(Given exercise): What follows is a listing; restate every line of it word for word.

— start of Supplied data —

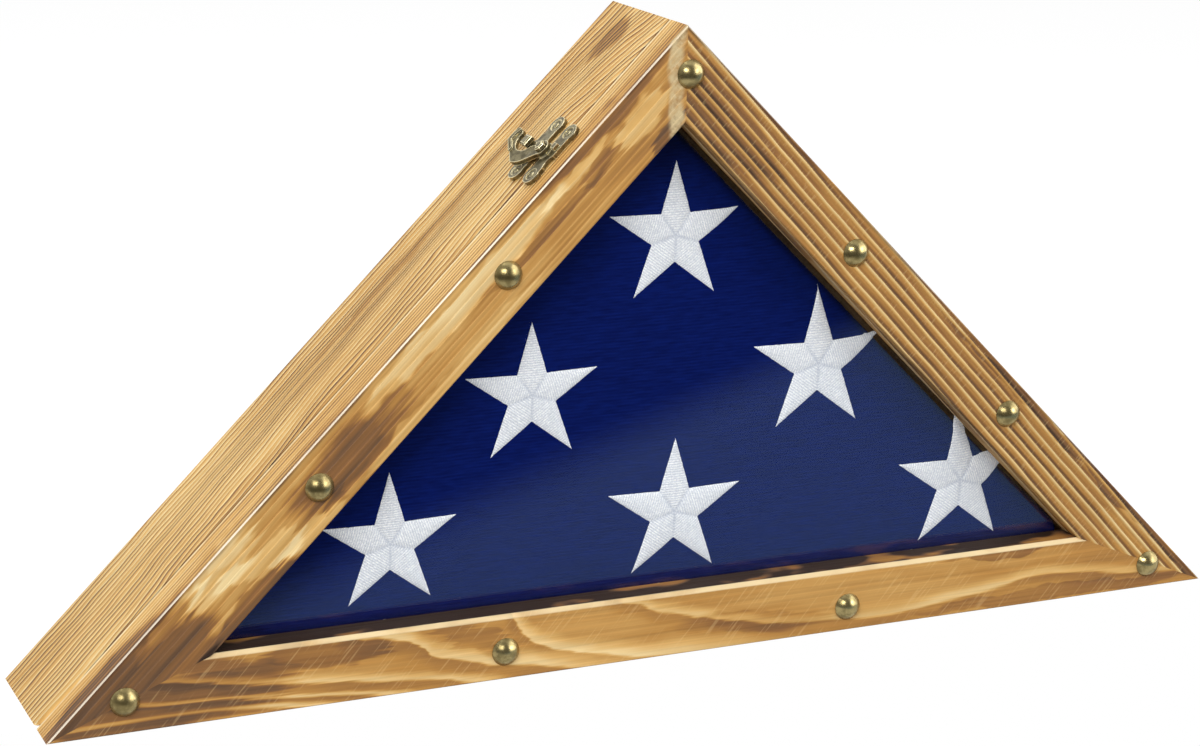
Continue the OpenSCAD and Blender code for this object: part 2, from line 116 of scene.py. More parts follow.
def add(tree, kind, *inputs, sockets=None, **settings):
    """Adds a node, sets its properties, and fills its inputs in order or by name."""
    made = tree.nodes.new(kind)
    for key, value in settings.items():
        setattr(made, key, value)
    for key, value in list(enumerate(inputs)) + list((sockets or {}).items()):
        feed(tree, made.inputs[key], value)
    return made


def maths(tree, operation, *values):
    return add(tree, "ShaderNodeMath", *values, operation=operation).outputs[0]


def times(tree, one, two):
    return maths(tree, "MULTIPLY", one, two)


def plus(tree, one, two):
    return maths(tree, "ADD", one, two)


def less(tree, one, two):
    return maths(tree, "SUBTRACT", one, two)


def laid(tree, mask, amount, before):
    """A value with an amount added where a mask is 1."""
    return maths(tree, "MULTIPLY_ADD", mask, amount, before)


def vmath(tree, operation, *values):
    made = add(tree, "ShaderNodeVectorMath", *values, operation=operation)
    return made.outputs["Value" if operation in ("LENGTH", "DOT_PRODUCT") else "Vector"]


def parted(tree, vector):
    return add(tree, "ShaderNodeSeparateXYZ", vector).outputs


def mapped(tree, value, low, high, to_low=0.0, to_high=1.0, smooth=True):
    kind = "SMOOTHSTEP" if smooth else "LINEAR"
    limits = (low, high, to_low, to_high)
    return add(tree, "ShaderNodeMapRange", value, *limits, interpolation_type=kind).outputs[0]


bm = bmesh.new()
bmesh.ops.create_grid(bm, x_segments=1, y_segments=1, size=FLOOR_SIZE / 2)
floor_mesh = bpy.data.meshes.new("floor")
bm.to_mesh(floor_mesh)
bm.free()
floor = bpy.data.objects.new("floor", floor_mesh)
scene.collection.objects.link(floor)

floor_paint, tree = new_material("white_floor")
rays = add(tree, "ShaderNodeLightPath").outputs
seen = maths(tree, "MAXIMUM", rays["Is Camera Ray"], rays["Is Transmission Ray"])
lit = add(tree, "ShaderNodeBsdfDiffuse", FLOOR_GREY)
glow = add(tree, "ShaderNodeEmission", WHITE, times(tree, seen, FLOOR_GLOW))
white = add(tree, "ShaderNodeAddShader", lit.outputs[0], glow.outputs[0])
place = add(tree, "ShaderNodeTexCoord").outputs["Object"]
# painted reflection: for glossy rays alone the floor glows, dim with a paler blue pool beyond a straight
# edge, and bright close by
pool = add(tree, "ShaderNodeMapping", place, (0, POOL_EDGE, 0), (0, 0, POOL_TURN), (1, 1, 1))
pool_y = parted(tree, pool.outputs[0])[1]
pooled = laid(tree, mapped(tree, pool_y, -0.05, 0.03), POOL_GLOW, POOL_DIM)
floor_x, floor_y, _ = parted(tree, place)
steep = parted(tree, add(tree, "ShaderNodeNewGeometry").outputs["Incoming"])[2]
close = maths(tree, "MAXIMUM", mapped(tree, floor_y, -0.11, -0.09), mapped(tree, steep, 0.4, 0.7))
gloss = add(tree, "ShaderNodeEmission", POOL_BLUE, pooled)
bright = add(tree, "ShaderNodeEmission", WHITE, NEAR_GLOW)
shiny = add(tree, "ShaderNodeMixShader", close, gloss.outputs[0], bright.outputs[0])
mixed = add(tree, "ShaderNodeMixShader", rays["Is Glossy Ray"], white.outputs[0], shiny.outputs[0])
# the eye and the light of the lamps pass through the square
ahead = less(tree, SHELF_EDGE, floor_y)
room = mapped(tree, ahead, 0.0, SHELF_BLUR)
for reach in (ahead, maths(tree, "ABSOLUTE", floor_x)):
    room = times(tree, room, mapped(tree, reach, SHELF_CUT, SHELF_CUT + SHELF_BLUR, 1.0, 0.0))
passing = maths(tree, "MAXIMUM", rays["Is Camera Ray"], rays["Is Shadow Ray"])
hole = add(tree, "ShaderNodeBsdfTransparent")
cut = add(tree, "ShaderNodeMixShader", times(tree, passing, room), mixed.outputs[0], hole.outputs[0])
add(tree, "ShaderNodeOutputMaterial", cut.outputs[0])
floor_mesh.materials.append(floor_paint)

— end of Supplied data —

(Completed exercise):
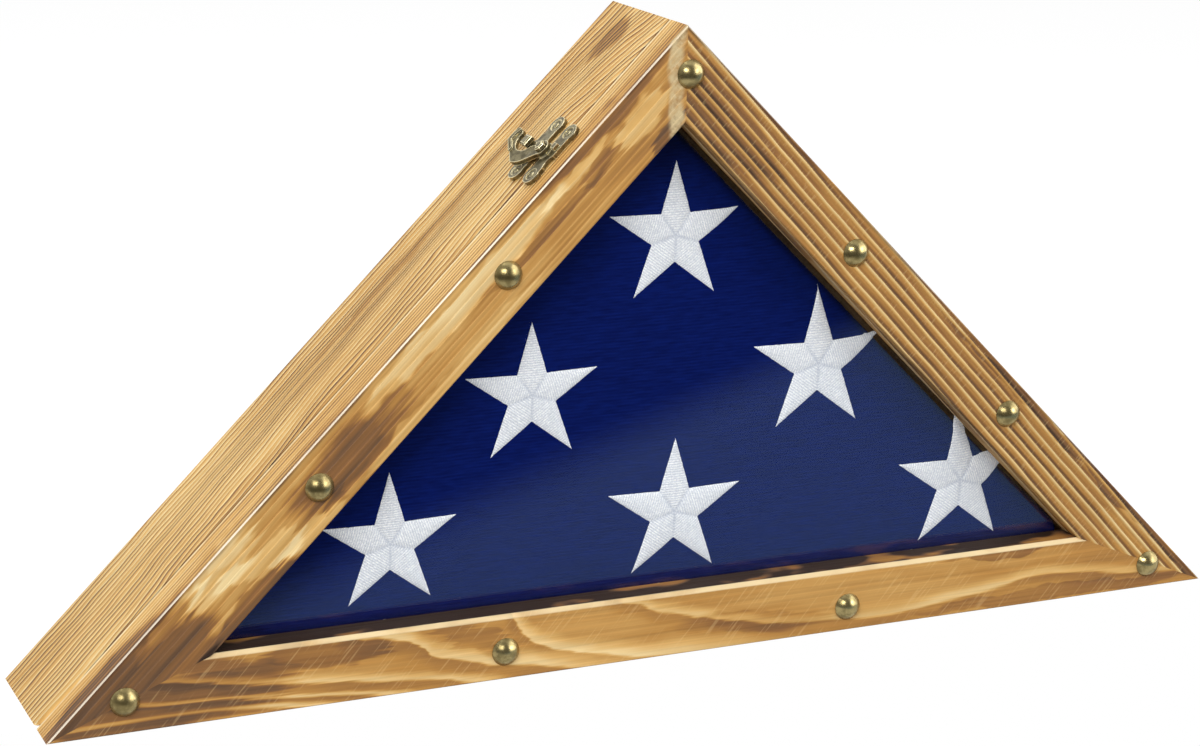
Continue the OpenSCAD and Blender code for this object: part 2, from line 116 of scene.py. More parts follow.
def add(tree, kind, *inputs, sockets=None, **settings):
    """Adds a node, sets its properties, and fills its inputs in order or by name."""
    made = tree.nodes.new(kind)
    for key, value in settings.items():
        setattr(made, key, value)
    for key, value in list(enumerate(inputs)) + list((sockets or {}).items()):
        feed(tree, made.inputs[key], value)
    return made


def maths(tree, operation, *values):
    return add(tree, "ShaderNodeMath", *values, operation=operation).outputs[0]


def times(tree, one, two):
    return maths(tree, "MULTIPLY", one, two)


def plus(tree, one, two):
    return maths(tree, "ADD", one, two)


def less(tree, one, two):
    return maths(tree, "SUBTRACT", one, two)


def laid(tree, mask, amount, before):
    """A value with an amount added where a mask is 1."""
    return maths(tree, "MULTIPLY_ADD", mask, amount, before)


def vmath(tree, operation, *values):
    made = add(tree, "ShaderNodeVectorMath", *values, operation=operation)
    return made.outputs["Value" if operation in ("LENGTH", "DOT_PRODUCT") else "Vector"]


def parted(tree, vector):
    return add(tree, "ShaderNodeSeparateXYZ", vector).outputs


def mapped(tree, value, low, high, to_low=0.0, to_high=1.0, smooth=True):
    kind = "SMOOTHSTEP" if smooth else "LINEAR"
    limits = (low, high, to_low, to_high)
    return add(tree, "ShaderNodeMapRange", value, *limits, interpolation_type=kind).outputs[0]


bm = bmesh.new()
bmesh.ops.create_grid(bm, x_segments=1, y_segments=1, size=FLOOR_SIZE / 2)
floor_mesh = bpy.data.meshes.new("floor")
bm.to_mesh(floor_mesh)
bm.free()
floor = bpy.data.objects.new("floor", floor_mesh)
scene.collection.objects.link(floor)

floor_paint, tree = new_material("white_floor")
rays = add(tree, "ShaderNodeLightPath").outputs
seen = maths(tree, "MAXIMUM", rays["Is Camera Ray"], rays["Is Transmission Ray"])
lit = add(tree, "ShaderNodeBsdfDiffuse", FLOOR_GREY)
glow = add(tree, "ShaderNodeEmission", WHITE, times(tree, seen, FLOOR_GLOW))
white = add(tree, "ShaderNodeAddShader", lit.outputs[0], glow.outputs[0])
place = add(tree, "ShaderNodeTexCoord").outputs["Object"]
# painted reflection: for glossy rays alone the floor glows, dim with a paler blue pool beyond a straight
# edge, and bright close by
pool = add(tree, "ShaderNodeMapping", place, (0, POOL_EDGE, 0), (0, 0, POOL_TURN), (1, 1, 1))
pool_y = parted(tree, pool.outputs[0])[1]
pooled = laid(tree, mapped(tree, pool_y, -0.05, 0.03), POOL_GLOW, POOL_DIM)
floor_x, floor_y, _ = parted(tree, place)
steep = parted(tree, add(tree, "ShaderNodeNewGeometry").outputs["Incoming"])[2]
close = maths(tree, "MAXIMUM", mapped(tree, floor_y, -0.11, -0.09), mapped(tree, steep, 0.4, 0.7))
gloss = add(tree, "ShaderNodeEmission", POOL_BLUE, pooled)
bright = add(tree, "ShaderNodeEmission", WHITE, NEAR_GLOW)
shiny = add(tree, "ShaderNodeMixShader", close, gloss.outputs[0], bright.outputs[0])
mixed = add(tree, "ShaderNodeMixShader", rays["Is Glossy Ray"], white.outputs[0], shiny.outputs[0])
# the eye and the light of the lamps pass through the square
ahead = less(tree, SHELF_EDGE, floor_y)
room = mapped(tree, ahead, 0.0, SHELF_BLUR)
for reach in (ahead, maths(tree, "ABSOLUTE", floor_x)):
    room = times(tree, room, mapped(tree, reach, SHELF_CUT, SHELF_CUT + SHELF_BLUR, 1.0, 0.0))
passing = maths(tree, "MAXIMUM", rays["Is Camera Ray"], rays["Is Shadow Ray"])
hole = add(tree, "ShaderNodeBsdfTransparent")
cut = add(tree, "ShaderNodeMixShader", times(tree, passing, room), mixed.outputs[0], hole.outputs[0])
add(tree, "ShaderNodeOutputMaterial", cut.outputs[0])
floor_mesh.materials.append(floor_paint)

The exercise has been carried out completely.